HTTP is the application protocol of the Web. It provides a set of actions that together are commonly referred to as an Application Programming Interface (or 'API') for interacting with the many and varied things on the Web. A user or program interacting with the Web invokes these actions to transition from thing to thing, with each thing being considered a Web 'resource'. Resources on the Web are typically documents that contain unstructured, semi-structured or structured data, and often include or refer to other multi-media file formats like audio and video. These different resource 'representations' are served in accordance with the format preferred by the user agent, which acts of behalf of the human or program. Browsers act as an agent of a human user to request and display Web documents that are most often represented using the HTML standard for reading, looking or watching. Hyperlinks (or just 'links') that connect any page to any other page (or more correctly, any resource representation to any other resource representation) are the basis of the Web ecosystem.

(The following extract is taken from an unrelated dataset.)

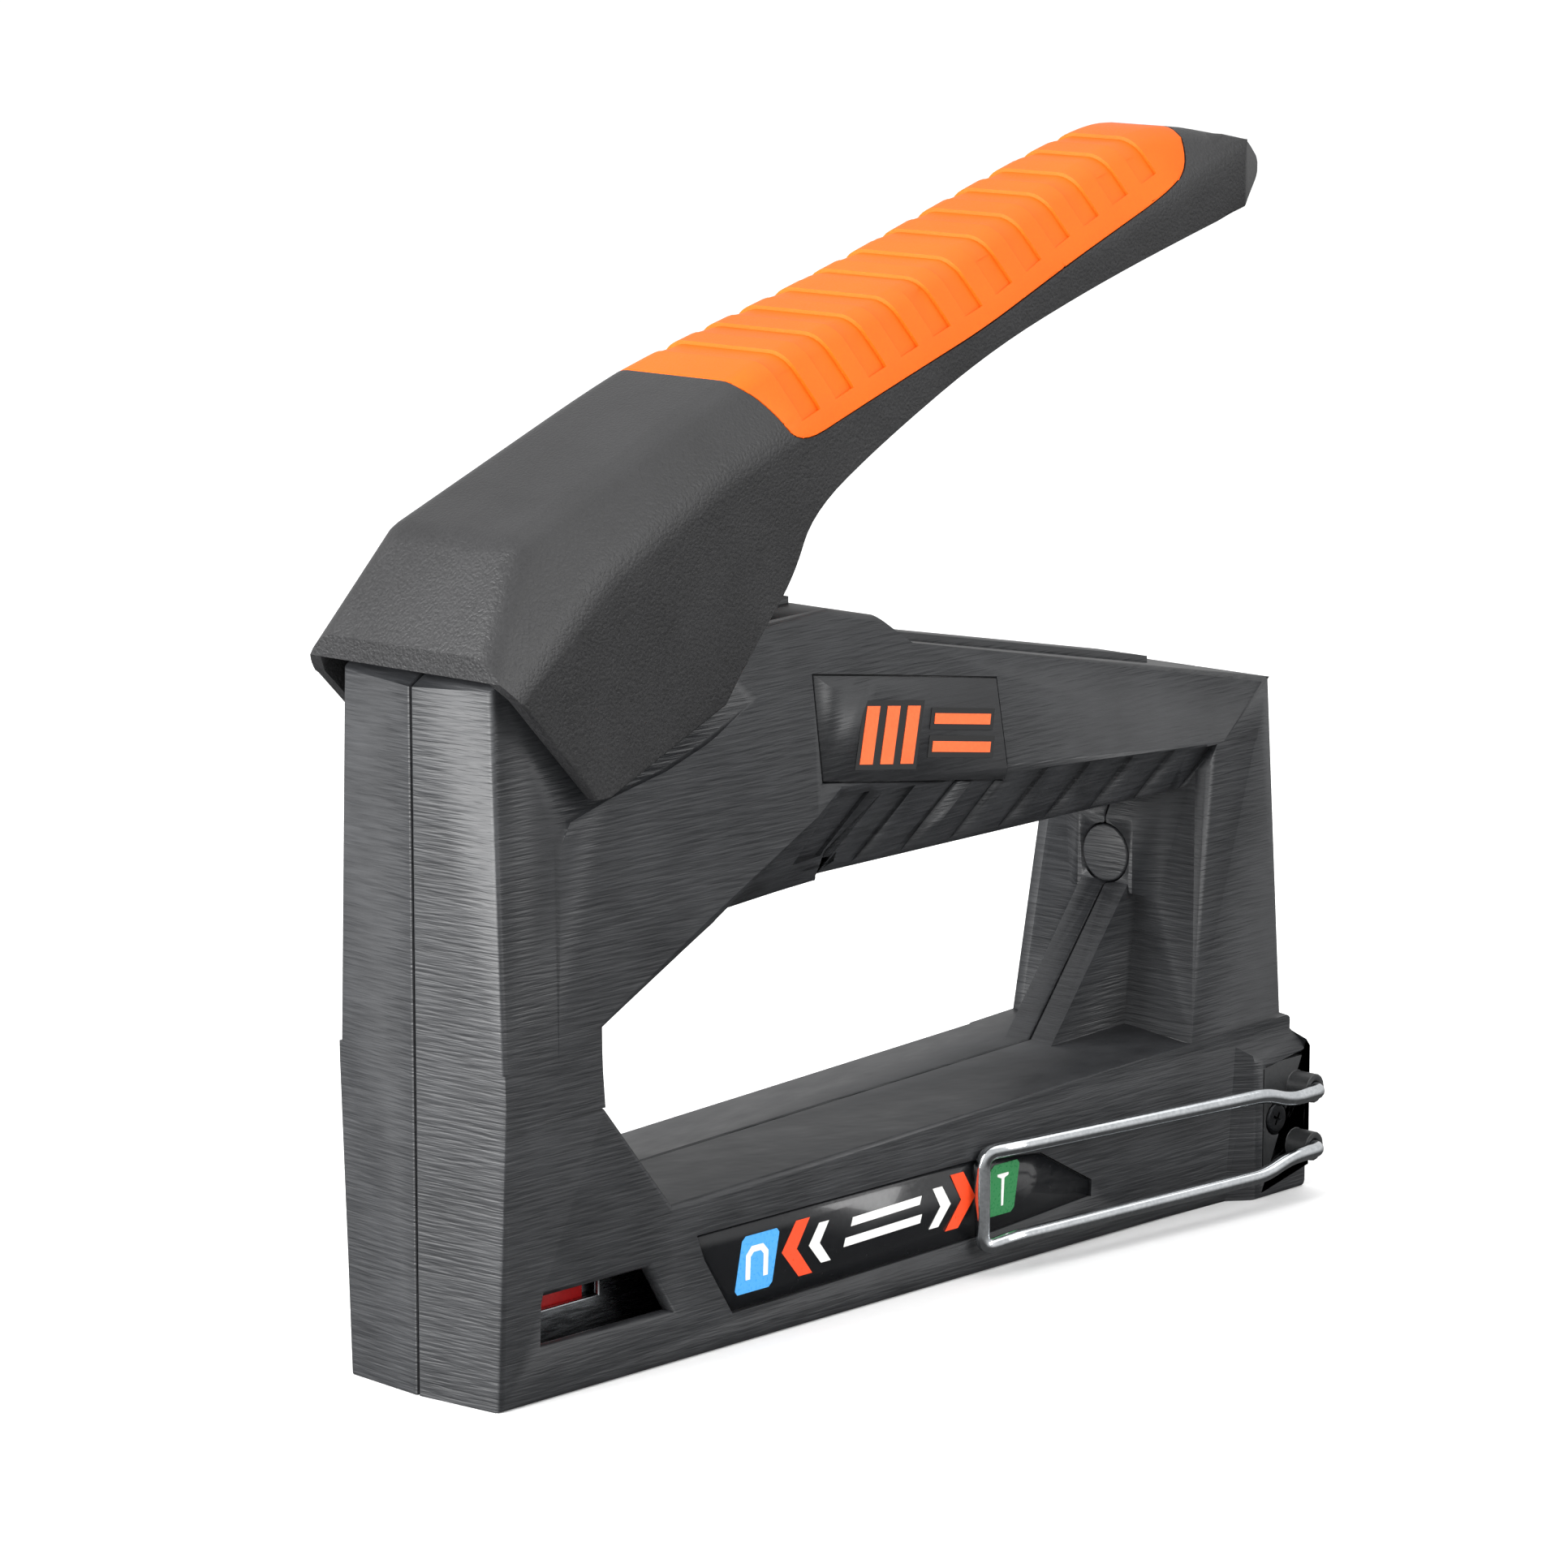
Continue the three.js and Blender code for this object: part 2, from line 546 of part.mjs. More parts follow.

Links establish value on the Web by virtue of a single 'anchor' relationship defined in HTML that links one document to another by invoking the built in actions of the HTTP protocol.

The Data Web

The 'Data Web' (also referred to as the 'Web of Data') is an extension of the 'Document Web'. We all use the Document Web everyday, using our browsers to invoke HTTP actions on web servers that provide access to resource representations we read or look at. Just as hyperlinks on the Document Web are links from one document to another document, hyperlinks on the Data Web are links from datum in one dataset to datum in another dataset. Datasets are defined by metadata that describes the structure and relationship of all the data entities that specify all the datum possible in the dataset. Metadata is therefore a formal specification of allowable data, sometimes referred to as a data schema, and can be used to constrain, govern, and validate data. A column named 'Amount' in a spreadsheet with numbers underneath in each cell of every row will likely be interpreted by people as numeric content, but without a formal schema specifying a numeric 'datatype', machines will incorrectly interpret each datum as textual content. When datasets are instantiations of datatypes that are formally defined by metadata, and that schema is itself designed using standards based languages, data processing is easier to automate. Metadata not only enhances automation, but significantly increases the quality and integrity of data, which are important when sharing information between people and machines. On the Data Web, hyperlinks are extended through custom named relationships corresponding to metadata specifications that define how one data entity and its instance datum are related to another one, within or across datasets that are independently published on the Web.

The Social Web

Every government agency has an existing Web presence, however the dominant use is 'one to many' publishing of just a few unstructured, non-machine readable file formats, which is a characteristic of first generation websites, where publishers have a one way conversation with anonymous consumers. Participation features including but not limited to existing data.gov ratings and suggestion functionality are common characteristics of so-called Web2.0 sites that engender a 'many to many' conversational dialog between content consumers and publishers. The 'Social Web' further enhances collaborative capabilities by making it free and easy for anyone to be a content publisher, often referred to as 'Social Media', through user friendly tools like wikis, blogs and forums. Communities of interest using 'Social Networking Software' form around mutually shared interests and abilities of individuals rather than organizational hierarchies or corporate mores previously imposed on them. Contributions among collaborators accumulate through 'activity streams' that feed historical events to subscribers interested in the emergent structure of their evolving content, organized by user generated metadata called 'tags' into informal groupings called 'folksonomies'. Boundaries of interpersonal trust adapt to information sharing needs of varying community challenges, ranging from emergency notification and rapid response, to marketing and communications, to research and development, and many more or less serious collaborative endeavors.

The Social Data Web

The Social Data Web is just a way to describe the ever expanding utility of the Web, a combination of existing social forms and data functions that significantly enhance our ability to realize the Open Government phenomena we're now experiencing, resulting in transparent, participatory and collaborative 'Government Linked Data'. Applying today's social collaborative capabilities to the development of formal metadata for standardized data schemas is just the beginning of the Social Data Web cycle. The social evolution of data standards enables the 'long-tail' of 'crowdsourced' contributors to apply authoritative metadata as tags where they exist. Perhaps more importantly, it also allows contributors to assert new folksonomies within or across the gaps of authoritative standards in accordance with new or non standard datasets. The Social Data Web cycle then repeats when these emergent folksonomic structures ultimately become authoritative ontologies, in a virtuous feedback loop of continuous government data and public information improvement.